3)      Make sure the voice you write in sounds natural to your protagonist’s personality and background.

You may be wondering what the genre you write in has to do with voice. Hmm, let’s take a look.

Say you are writing a historical romance for instance, contemporary speech won’t work. Modernisms and slang will stand out like a green apple in a bag of red ones. To hear the voice of the sub-genre you would like to write in, read current novels from that specific genre.

Okay, let’s look at how setting plays a role in the voice of your novel.  Say you are writing a novel that takes place in France in 1760; your voice needs to reflect the style and attitudes of the time and place. Do tons of research so your voice not only comes across as natural, but also authentic.

Let’s move on to the voice of your protagonist. By now you will have a physical description of him/her, now you will have to provide this character with a personality and a voice that fits said personality. Is your protag outgoing? Shy? Angry? Whatever personality your character has, the voice has to replicate that.

Chances are your story will have more than one character. Each one in your novel has to have his/her own unique voice.

What about your character’s history? Their background? That also will play a role in your character’s voice. Is your protag educated? What are his/her interests? Answering these questions will help you find this character’s particular voice and speech patterns.

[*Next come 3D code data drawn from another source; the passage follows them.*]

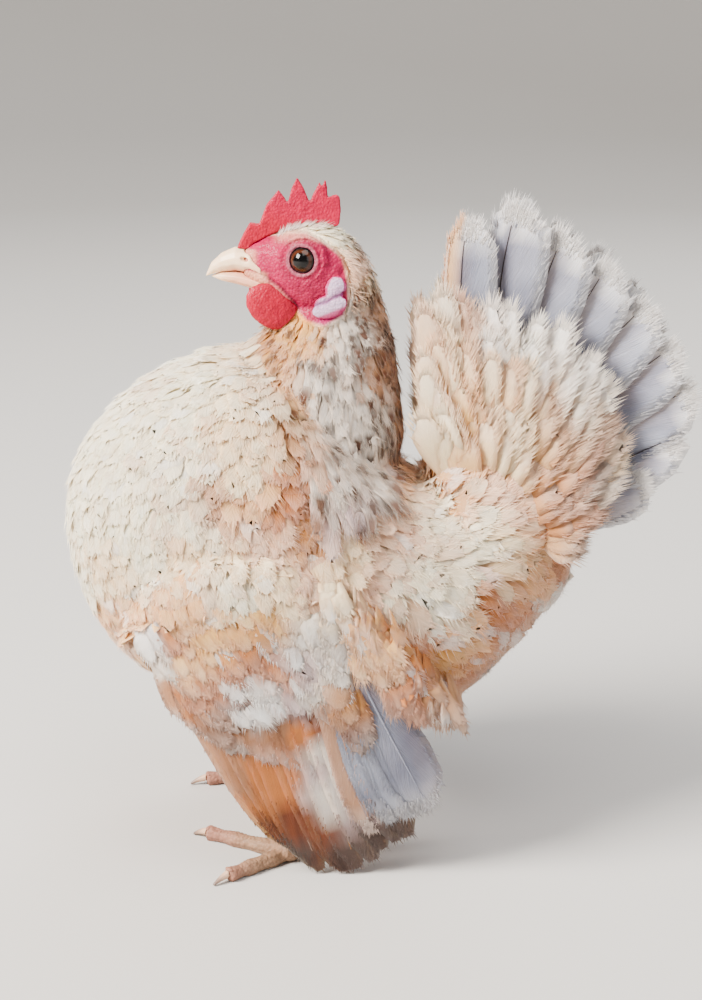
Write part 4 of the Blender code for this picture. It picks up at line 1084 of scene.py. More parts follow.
def flecked(roots, tract):
    """Which feathers carry a dark tip: clumps on the nape, down the hackle and round the cape's hem."""
    n, neck = len(roots), tract <= NECK
    x, z = roots[:, 0], roots[:, 2]
    chance = np.where(neck, mix(0.16, 0.58, smooth_step(x, -10.0, 2.0)), np.where(x < -30.0, 0.04, 0.05))
    chance = np.where(neck & (z < 130.0), np.maximum(chance, 0.42), chance)
    chance = np.where(neck & (x < -29.0), 0.07, chance)
    chance = np.where(tract == HEAD, np.where(x > -8.0, 0.35, 0.04), chance)
    edge = outline_depth(roots, CAPE_OUTLINE)
    hem = neck & (edge < 5.0) & (x > -14.0) & (z < 136.0)
    chance = np.where(hem, 0.72, chance)
    lumps = clouds(roots * (1.0, 1.0, 0.7), 3.0, 17, 1) + DRAW.normal(0.0, 0.05, n)
    return lumps.argsort().argsort() / n > 1.0 - chance


def coat_colours(roots, tract, dark):
    """Colours of each feather from its root to its tip and across it."""
    n, rows = len(roots), len(BODY_SHARES)
    neck = tract <= NECK
    base = np.where(neck[:, None], patchwork(roots, NECK_PATCHES, 2.0, 8), patchwork(roots, COAT_PATCHES))
    v = BODY_SHARES[None, :, None, None]
    u = np.abs(np.linspace(-1, 1, BODY_COLUMNS))[None, None, :, None]
    x, z = roots[:, 0], roots[:, 2]
    roll = DRAW.uniform(0, 1, n)
    spotted = (roll < mix(0.05, 0.14, smooth_step(-z, -104.0, -70.0))) & (tract == TRUNK)
    base = np.where(spotted[:, None], mix(base, TINT["white"], 0.45), base)
    deeper = (roll > 0.86) & (tract == TRUNK) & (x > -60.0)
    base = np.where(deeper[:, None], mix(base, TINT["orange"], 0.30), base)
    tip = mix(base, TINT["white"], 0.20)
    outer = smooth_step(v, 0.55, 1.0) * np.clip(0.4 + 0.6 * u, 0, 1)
    colours = mix(base[:, None, None], tip[:, None, None], outer)
    colours = np.broadcast_to(colours, (n, rows, BODY_COLUMNS, 3)).copy()
    drop = smooth_step(-z, -160.0, -118.0)
    start = np.where(neck, mix(0.50, 0.70, drop), 0.80) + DRAW.uniform(-0.06, 0.06, n)
    start = start[:, None, None, None]
    fleck = smooth_step(v, start, start + 0.14) * np.clip(1.6 - u, 0, 1)
    strength = np.where(neck, DRAW.uniform(0.85, 1.0, n), DRAW.uniform(0.10, 0.45, n))
    fleck = fleck * (dark * strength)[:, None, None, None]
    tone = mix(TINT["brown"], TINT["rust"], (DRAW.uniform(0, 1, n) ** 2 * 0.35)[:, None])
    colours = mix(colours, tone[:, None, None], fleck)
    shade = DRAW.uniform(0.94, 1.05, n)[:, None, None, None]
    return paintable(colours * shade)


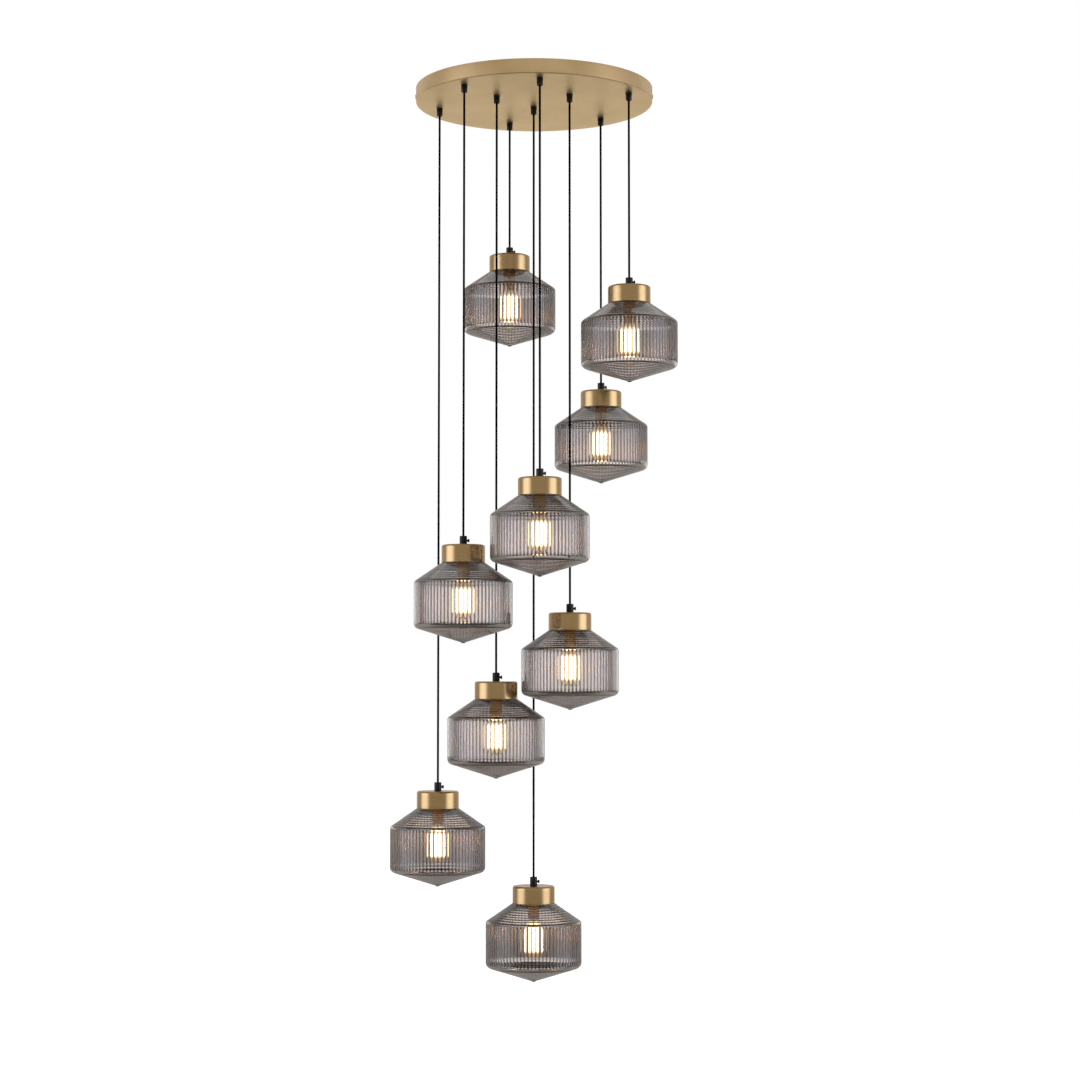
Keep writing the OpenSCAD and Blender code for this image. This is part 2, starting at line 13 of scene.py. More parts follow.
import bmesh
import bpy
from bpy.types import Collection, Material, Mesh, Node, NodeSocket
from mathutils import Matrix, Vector


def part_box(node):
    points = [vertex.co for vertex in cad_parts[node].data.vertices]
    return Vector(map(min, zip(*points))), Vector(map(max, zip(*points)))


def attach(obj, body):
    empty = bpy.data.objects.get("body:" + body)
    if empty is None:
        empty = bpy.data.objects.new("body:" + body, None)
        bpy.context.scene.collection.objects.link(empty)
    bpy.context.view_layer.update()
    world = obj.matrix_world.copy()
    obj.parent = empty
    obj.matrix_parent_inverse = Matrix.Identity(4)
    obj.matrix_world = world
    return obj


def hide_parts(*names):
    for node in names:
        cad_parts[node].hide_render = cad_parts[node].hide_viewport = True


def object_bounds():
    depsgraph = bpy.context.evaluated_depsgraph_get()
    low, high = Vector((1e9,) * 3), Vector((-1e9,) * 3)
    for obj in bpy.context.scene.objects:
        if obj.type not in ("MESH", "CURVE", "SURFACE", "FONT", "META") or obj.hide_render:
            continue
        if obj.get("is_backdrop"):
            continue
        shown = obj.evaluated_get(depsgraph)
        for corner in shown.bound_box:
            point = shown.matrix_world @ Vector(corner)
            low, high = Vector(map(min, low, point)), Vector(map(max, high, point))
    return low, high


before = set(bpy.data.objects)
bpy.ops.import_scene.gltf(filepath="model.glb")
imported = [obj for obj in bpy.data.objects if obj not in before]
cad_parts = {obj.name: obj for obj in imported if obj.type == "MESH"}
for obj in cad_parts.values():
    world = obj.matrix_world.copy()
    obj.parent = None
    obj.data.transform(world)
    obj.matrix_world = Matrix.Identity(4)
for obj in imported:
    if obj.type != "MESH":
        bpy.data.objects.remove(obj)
cad_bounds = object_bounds()

log = logging.getLogger("pendant")

MM = 0.001
CEILING_BODY = "canopy_assembly"
CORD_BORE = 2.55 * MM
CORD_MOUTH = 3.65 * MM
CORD_FLARE = 2.5 * MM

Pair = tuple[float, float]
Triple = tuple[float, float, float]
Profile = list[Pair]
Stops = Sequence[Pair]
ByPoint = Callable[[int, float], float]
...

Let’s move on to inner narrative. Inner narrative is the private thoughts and feelings of your character. These can be a little different from how your character speaks, but try to stay as close as you can to your character’s personality. What I mean by this is if your character isn’t well educated; please don’t have his/her internal thoughts sounding like they would be better suited to a collage professor.

The voice in your novel must feel natural and comfortable to you. If you struggle with a voice that doesn’t work for you, it will interfere with your creativity. If you struggle with finding your voice, just keep working on it. Eventually you will find it. And once you do, the tone and feel of your novel will be greatly improved.